The album sounds exactly like the album named “epic” should sound. It is a triple Jazz album with an orchestra and chorus and with the tracklist that is dedicated to the history of jazz. “The Epic” really wants to be called “To Pimp a Butterfly” from jazz, and, in general, has all the prerequisites for this. I can hardly speak about “The Epic” without getting excited. The variety of techniques, numerous nuances and combination of different concepts are the primary things that I enjoyed. At the same time, I see the amount of time needed for understanding and reflections as the major problem of the album. In general, “Epic” shows that Brainfeeder label has a perfect sense of sound, Thundercat is a great bass player and Washington already showed the master class for his debut. However, when I listen to this album, I feel that there is no need in searching for the answers. It is a pure pleasure just to listen to the music that provides the ability to run away from the world completely for three hours. I also like that Washington tries to tell the story more by sounds than by words, and does not force the listener to immerse in the context immediately but only suggests it. The album definitely deserves all enthusiastic reviews and in my opinion will be included in Jazz Hall of Fame.

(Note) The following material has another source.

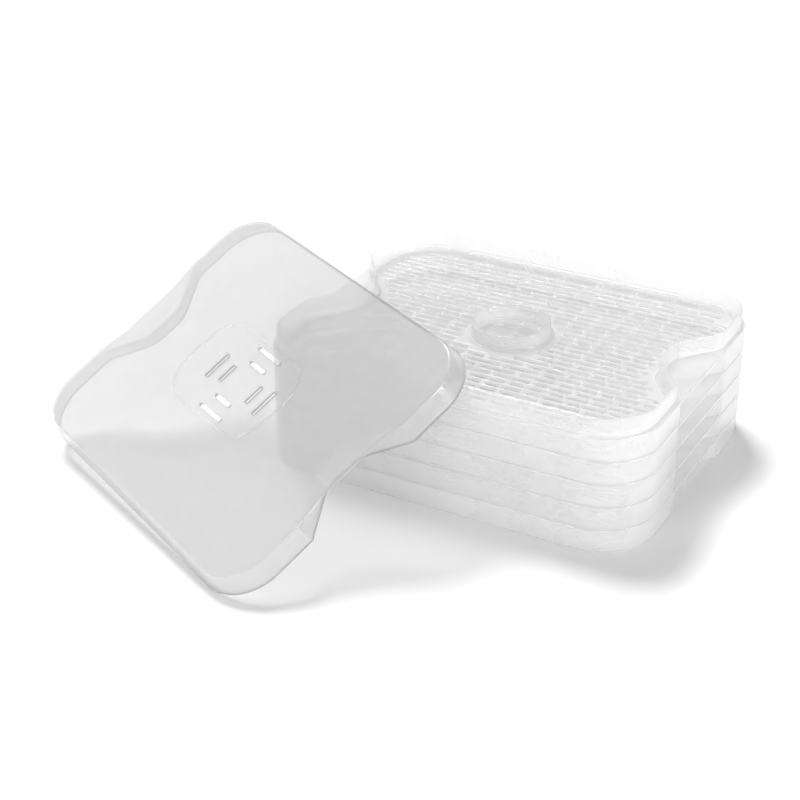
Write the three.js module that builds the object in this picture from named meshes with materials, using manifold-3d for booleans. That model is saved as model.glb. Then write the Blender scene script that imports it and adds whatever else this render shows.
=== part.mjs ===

“The Epic” album is an exhibition of achievements of jazz as a genre. I can compare this album to the museum of hidden secrets that vary from Miles Davis, Thelonious Monk and Charlie Parker to Flying Lotus and Sun Ra. Listening to this album is an absolutely unique experience though it is impossible to do in one sitting. Understanding and interpretation of this work may require weeks or, even, years. It is a very inhuman recording both in terms of the scale and individuality. One can hear the references to Davis, Hancock and Coltrane, but hearing Washington in this musical flow is quite difficult from the first listening. However, the challenge of recording the epic album is masterfully performed, and the primary danger for Kamasi is to avoid dwelling on this museum in future.